Human resources for health

Human resources for health is gravely undervalued in the GAP. Public Services International decried the omission of human resources for health itself as an accelerator as “improving employment and working conditions in health services should be one of the GAP’s key elements.” The health workforce in many LMICs suffers growing shortages due to inadequate funding, and Wemos stressed that the GAP and Accelerator 1. Sustainable financing should address this directly.

The GAP should also, particularly with Accelerator 2. Frontline health systems/Primary health care in mind, overtly address the role NGOs play in preventing countries from attaining PHC through, for example, contributing to brain drain and undermining the health system. The GAP should include language that requires a commitment from NGOs to health system strengthening. (Health Alliance International)

Community and civil society engagement

The involvement of local communities and civil society is key in identifying problems, laying out priorities, and developing paths forward to achieve goals. However, local communities too often find their voices and concerns drowned out by donor priorities. And while they do sometimes have a seat at the table, these communities are often not included as part of decision-making.

To address this, Accelerator 3. Community and civil society engagement should provide a clear roadmap for the meaningful participation of communities and civil society and for overcoming barriers to participation and for inclusion in decision-making. (Partners in Health) Moreover, the GAP should facilitate and finance civil society participation. (UHC2030)

Sustainable financing for health

Powerful political and economic forces have for too long dictated the current under-financed and dwindling resources for health.

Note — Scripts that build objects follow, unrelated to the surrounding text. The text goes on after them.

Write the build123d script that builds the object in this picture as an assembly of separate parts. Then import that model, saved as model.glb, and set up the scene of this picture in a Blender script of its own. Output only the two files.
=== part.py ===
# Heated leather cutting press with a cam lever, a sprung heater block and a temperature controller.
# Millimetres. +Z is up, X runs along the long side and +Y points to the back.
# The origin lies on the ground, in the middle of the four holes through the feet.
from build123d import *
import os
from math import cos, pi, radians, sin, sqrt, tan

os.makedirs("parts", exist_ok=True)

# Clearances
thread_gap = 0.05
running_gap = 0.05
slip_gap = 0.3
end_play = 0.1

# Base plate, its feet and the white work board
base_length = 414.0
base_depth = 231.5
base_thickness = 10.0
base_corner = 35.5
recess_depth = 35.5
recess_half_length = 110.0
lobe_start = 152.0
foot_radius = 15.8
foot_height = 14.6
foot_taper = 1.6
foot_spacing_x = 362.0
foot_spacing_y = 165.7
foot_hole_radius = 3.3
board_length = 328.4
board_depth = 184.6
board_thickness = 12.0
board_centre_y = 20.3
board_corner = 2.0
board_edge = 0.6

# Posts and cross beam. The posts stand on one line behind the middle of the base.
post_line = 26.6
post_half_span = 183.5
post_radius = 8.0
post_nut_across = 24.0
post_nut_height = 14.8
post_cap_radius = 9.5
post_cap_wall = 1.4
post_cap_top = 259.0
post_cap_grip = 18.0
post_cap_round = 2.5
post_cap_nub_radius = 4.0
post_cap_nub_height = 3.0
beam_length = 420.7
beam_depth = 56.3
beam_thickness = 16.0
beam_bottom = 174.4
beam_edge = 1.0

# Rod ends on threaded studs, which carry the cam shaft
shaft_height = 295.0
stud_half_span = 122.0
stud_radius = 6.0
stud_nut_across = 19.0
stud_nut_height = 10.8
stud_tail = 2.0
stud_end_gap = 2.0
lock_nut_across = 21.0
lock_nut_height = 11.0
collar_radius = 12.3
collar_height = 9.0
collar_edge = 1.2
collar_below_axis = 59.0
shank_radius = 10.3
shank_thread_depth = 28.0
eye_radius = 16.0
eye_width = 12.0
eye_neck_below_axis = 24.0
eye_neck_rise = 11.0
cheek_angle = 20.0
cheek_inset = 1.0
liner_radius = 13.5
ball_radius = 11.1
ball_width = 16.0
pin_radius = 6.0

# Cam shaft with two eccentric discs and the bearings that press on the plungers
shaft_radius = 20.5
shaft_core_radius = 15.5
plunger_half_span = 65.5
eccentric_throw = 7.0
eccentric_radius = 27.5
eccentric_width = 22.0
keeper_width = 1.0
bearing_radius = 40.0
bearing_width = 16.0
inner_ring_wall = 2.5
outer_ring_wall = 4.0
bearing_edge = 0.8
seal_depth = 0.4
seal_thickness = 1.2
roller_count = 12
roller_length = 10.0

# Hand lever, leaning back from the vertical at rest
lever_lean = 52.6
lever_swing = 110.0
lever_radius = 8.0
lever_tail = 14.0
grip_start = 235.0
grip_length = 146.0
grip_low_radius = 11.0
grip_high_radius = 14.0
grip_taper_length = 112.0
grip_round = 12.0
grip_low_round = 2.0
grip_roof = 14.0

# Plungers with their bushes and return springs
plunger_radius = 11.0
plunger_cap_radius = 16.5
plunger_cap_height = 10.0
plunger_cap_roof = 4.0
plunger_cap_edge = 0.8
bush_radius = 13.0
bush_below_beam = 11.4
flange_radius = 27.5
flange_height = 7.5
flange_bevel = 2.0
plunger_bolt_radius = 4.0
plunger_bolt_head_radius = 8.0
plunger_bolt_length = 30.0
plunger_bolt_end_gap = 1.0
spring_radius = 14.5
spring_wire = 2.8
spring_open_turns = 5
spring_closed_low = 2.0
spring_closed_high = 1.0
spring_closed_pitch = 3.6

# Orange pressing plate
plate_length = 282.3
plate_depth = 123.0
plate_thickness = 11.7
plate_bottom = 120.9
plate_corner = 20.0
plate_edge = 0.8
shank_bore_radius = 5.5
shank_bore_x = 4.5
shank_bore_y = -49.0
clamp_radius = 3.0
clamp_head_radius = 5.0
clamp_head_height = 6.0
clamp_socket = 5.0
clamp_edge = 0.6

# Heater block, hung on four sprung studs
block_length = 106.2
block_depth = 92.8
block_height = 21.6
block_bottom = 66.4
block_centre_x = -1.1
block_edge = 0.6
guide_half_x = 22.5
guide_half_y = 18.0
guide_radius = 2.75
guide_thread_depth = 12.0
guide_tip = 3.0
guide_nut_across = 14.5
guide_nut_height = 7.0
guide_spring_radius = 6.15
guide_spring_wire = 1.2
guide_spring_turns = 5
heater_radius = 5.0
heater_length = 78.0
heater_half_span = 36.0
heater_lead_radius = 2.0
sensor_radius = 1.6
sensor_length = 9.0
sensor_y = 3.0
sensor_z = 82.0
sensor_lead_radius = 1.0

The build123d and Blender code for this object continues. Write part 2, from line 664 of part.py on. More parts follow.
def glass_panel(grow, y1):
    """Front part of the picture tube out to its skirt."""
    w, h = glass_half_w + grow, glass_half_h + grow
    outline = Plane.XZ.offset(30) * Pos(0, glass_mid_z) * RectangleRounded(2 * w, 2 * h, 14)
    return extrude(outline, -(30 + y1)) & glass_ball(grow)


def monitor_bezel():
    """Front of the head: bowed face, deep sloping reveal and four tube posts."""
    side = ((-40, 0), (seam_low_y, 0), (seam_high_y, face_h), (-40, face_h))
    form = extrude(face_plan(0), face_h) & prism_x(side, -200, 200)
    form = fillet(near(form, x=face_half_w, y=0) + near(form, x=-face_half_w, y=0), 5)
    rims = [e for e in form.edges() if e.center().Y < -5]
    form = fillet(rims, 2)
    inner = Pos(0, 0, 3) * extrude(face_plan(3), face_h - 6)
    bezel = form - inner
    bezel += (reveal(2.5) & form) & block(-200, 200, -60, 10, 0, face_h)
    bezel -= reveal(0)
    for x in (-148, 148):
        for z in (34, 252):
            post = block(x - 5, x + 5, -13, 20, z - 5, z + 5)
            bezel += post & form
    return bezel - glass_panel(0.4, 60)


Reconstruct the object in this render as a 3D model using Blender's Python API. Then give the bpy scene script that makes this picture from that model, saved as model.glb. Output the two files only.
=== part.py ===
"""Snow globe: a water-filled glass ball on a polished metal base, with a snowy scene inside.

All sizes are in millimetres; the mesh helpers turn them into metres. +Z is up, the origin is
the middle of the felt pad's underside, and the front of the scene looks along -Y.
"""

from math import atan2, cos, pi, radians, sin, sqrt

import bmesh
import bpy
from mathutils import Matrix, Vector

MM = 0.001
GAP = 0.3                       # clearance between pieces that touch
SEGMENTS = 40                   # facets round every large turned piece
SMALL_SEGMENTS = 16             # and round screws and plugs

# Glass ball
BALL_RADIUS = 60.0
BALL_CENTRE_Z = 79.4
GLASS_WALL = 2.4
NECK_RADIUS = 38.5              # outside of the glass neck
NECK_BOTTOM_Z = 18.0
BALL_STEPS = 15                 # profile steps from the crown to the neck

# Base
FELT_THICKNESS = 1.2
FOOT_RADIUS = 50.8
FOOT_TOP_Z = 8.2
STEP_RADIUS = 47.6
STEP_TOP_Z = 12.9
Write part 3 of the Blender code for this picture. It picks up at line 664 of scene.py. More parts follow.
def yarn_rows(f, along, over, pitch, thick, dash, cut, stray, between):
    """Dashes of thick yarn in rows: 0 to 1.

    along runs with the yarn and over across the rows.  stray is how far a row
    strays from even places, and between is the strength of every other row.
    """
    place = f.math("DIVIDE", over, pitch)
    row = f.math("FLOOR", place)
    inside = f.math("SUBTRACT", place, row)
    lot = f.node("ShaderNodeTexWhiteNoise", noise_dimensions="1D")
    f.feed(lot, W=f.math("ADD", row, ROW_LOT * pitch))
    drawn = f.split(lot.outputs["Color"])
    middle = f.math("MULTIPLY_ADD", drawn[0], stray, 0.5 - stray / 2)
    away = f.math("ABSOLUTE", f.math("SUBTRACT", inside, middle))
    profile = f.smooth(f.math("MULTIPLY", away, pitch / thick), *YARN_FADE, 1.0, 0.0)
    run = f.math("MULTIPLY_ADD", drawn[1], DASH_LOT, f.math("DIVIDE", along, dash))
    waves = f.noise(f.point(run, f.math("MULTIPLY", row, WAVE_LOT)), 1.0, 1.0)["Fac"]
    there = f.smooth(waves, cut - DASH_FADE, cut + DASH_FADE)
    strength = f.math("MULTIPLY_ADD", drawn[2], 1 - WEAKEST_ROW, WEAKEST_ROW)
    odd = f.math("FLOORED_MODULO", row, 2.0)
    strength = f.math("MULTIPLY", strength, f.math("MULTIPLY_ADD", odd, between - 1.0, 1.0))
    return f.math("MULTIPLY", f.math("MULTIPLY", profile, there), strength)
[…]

Macroeconomic policies that have shaped the current financial situations in many countries must be taken into account and rectified, and IMF reform must be more than a dialogue but a demand for the end of conditionalities and for debt forgiveness. (Health Alliance International, UHC2030)

Further, the GAP should be more ambitious in calling on high-income countries to increase development assistance for health. (Wemos) While the GAP’s proposal of taxation on products that are harmful to health is welcome, it should call for progressive tax systems and a scale-up of global efforts to end tax avoidance and evasion as well as decreasing corporate taxes. (Public Services International, Wemos, UHC2030)

Importantly, resource mobilization must ensure that it effectively reaches the poorest and most vulnerable people in a country, and to that end coordination efforts will require commitment to more funding for the poorest countries. (Partners in Health)

You can see the full package of over 300 pages of comments here. You can also read selected comments from PHM friends Partners in Health, Wemos, Health Alliance International, UHC2030, Public Services International, and Women Deliver here.

The GAP will be officially launched at the UN General Assembly that opens on 17 September. We will be following closely to ascertain whether and how civil society inputs were integrated into the GAP. We’ll also be following other summits and high-level meetings, including the Climate Summit, the high-level meeting on Universal Health Coverage, and the SDG Summit, to see how the GAP informs these meetings and their outcomes.